▶ _The task_: Which lines contain the string "scene"? Please list every one of them.

▶ _Material for the task_:
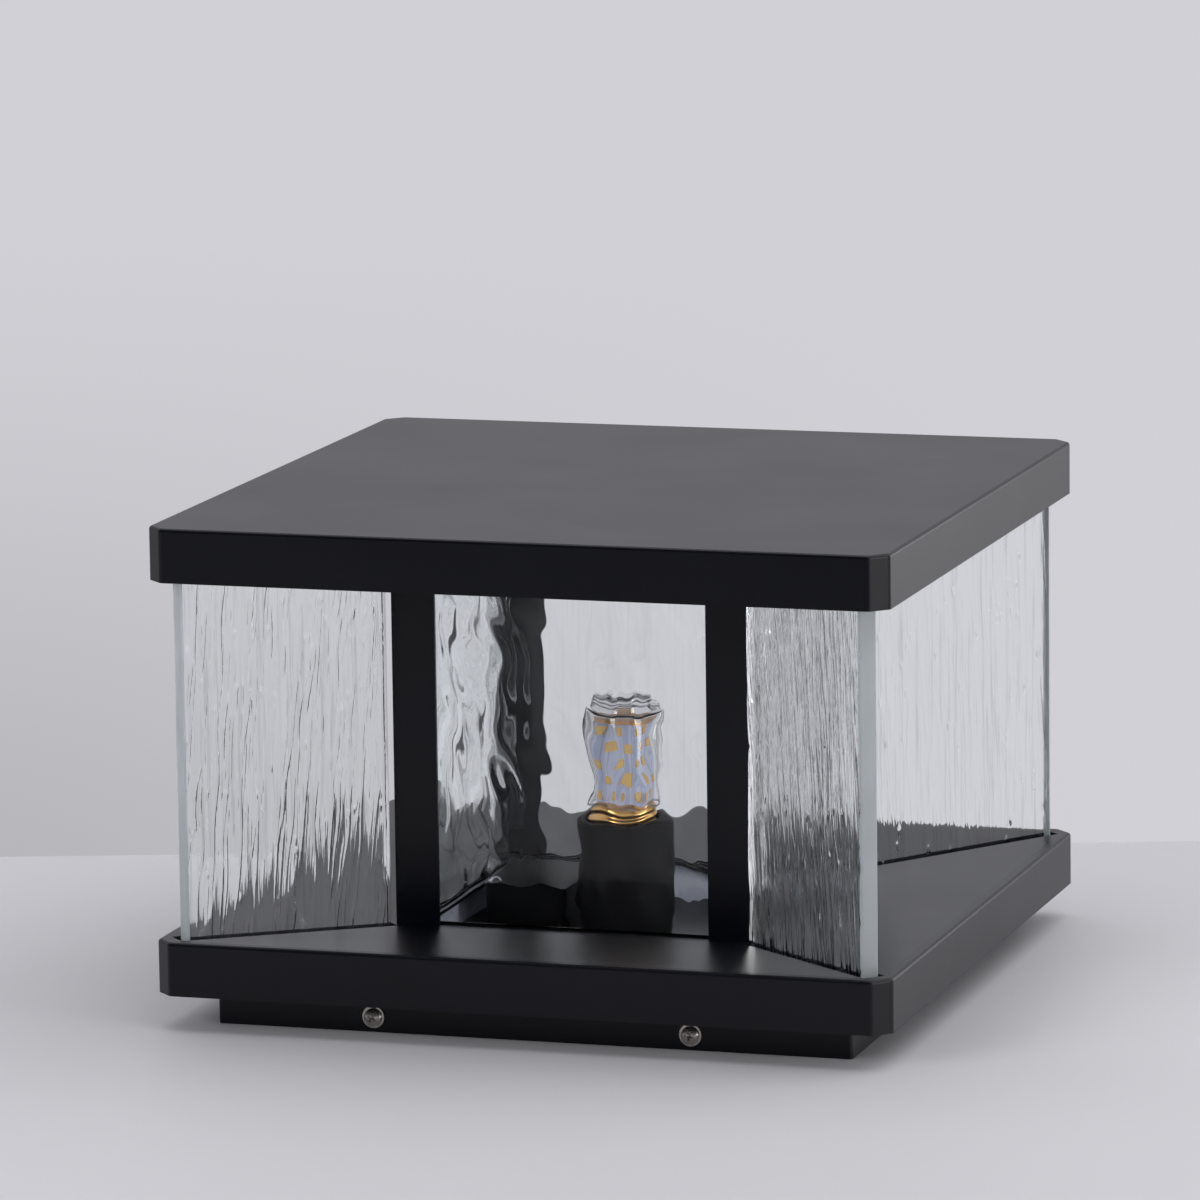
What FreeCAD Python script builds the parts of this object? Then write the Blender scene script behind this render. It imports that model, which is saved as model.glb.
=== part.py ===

...

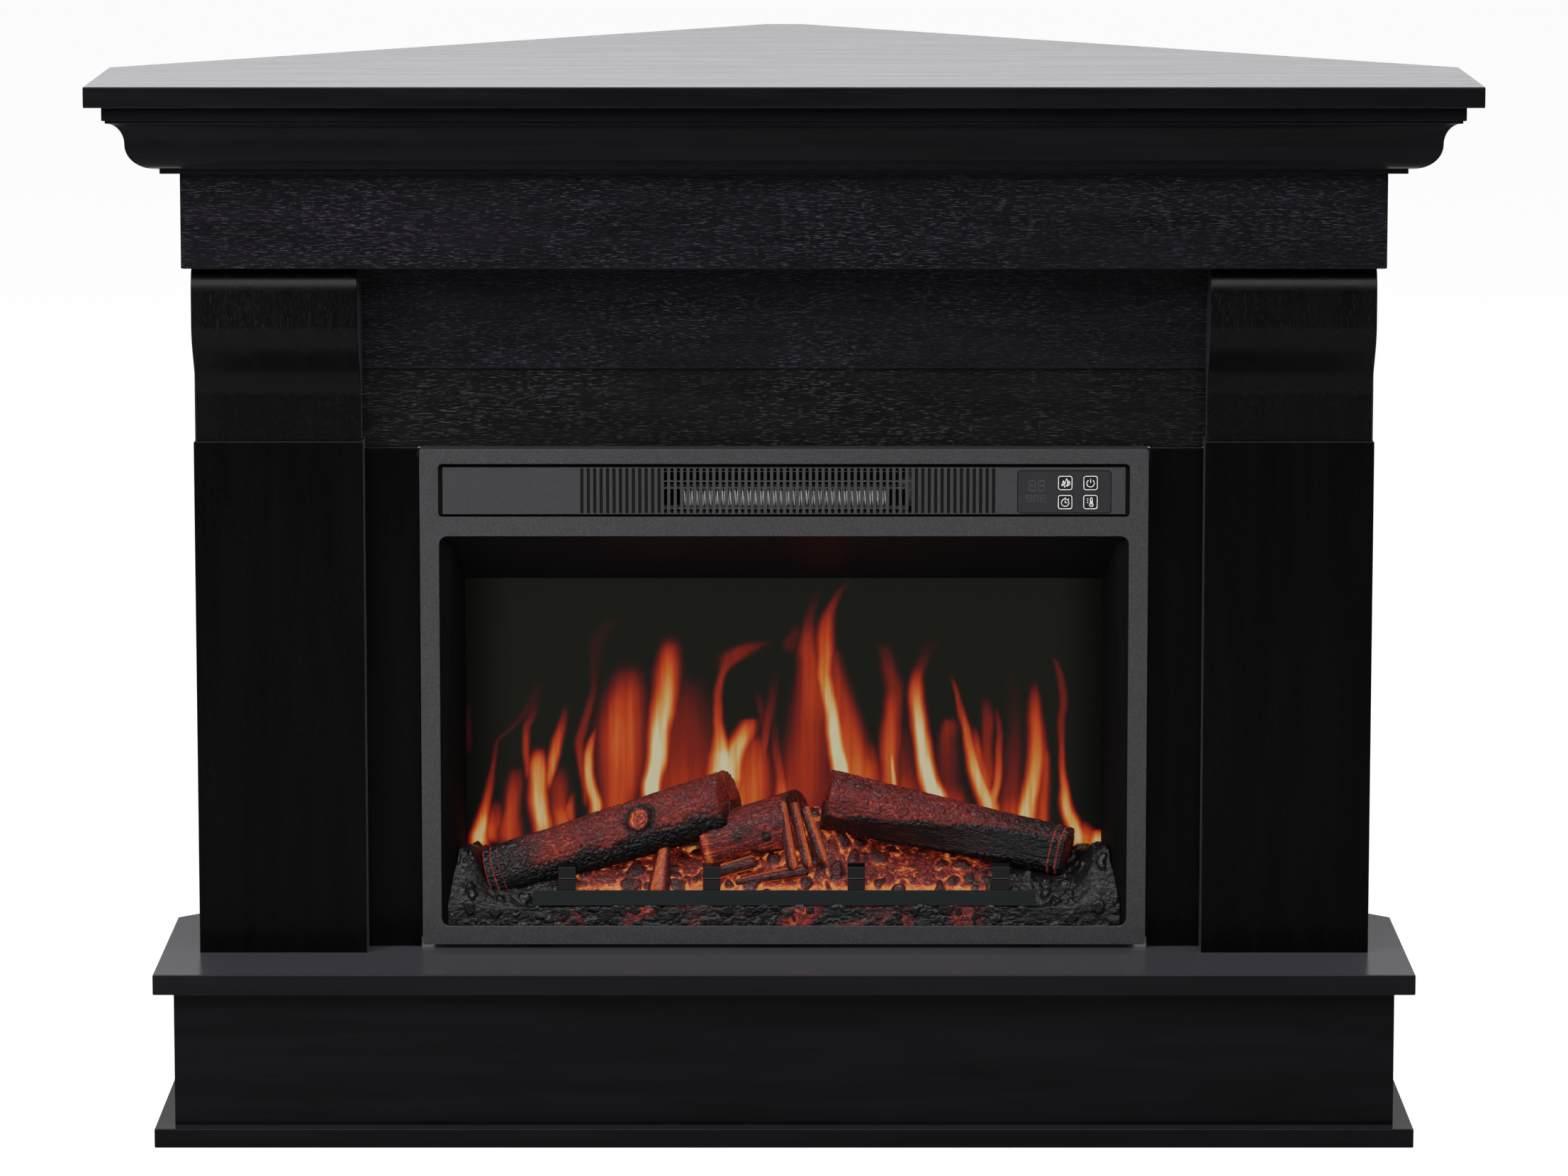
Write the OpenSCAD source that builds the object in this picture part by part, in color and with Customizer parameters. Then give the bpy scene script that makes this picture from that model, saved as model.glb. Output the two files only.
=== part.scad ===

--

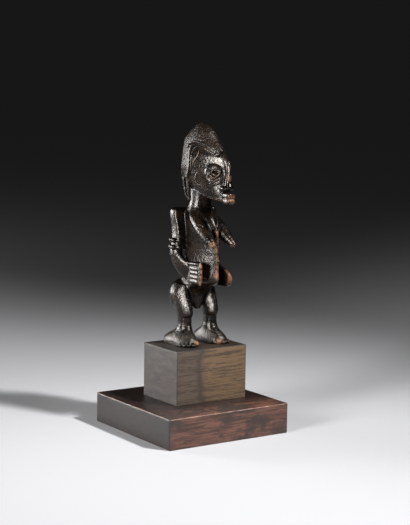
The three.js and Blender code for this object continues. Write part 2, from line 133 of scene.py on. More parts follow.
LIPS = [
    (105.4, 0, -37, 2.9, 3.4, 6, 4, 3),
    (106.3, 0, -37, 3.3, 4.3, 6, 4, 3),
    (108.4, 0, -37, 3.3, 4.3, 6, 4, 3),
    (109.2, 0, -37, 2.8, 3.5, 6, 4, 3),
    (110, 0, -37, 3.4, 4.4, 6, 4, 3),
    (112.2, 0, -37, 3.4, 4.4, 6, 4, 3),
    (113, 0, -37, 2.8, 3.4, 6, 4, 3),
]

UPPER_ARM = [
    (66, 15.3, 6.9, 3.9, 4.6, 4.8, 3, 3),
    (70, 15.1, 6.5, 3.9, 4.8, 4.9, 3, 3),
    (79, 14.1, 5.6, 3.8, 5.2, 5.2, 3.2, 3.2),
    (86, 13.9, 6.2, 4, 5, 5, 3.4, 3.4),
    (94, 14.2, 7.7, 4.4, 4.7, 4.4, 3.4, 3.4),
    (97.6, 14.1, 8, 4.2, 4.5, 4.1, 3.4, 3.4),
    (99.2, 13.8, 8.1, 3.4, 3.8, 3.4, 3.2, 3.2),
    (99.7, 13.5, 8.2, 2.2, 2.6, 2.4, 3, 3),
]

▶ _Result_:
What FreeCAD Python script builds the parts of this object? Then write the Blender scene script behind this render. It imports that model, which is saved as model.glb.
Write the OpenSCAD source that builds the object in this picture part by part, in color and with Customizer parameters. Then give the bpy scene script that makes this picture from that model, saved as model.glb. Output the two files only.
The three.js and Blender code for this object continues. Write part 2, from line 133 of scene.py on. More parts follow.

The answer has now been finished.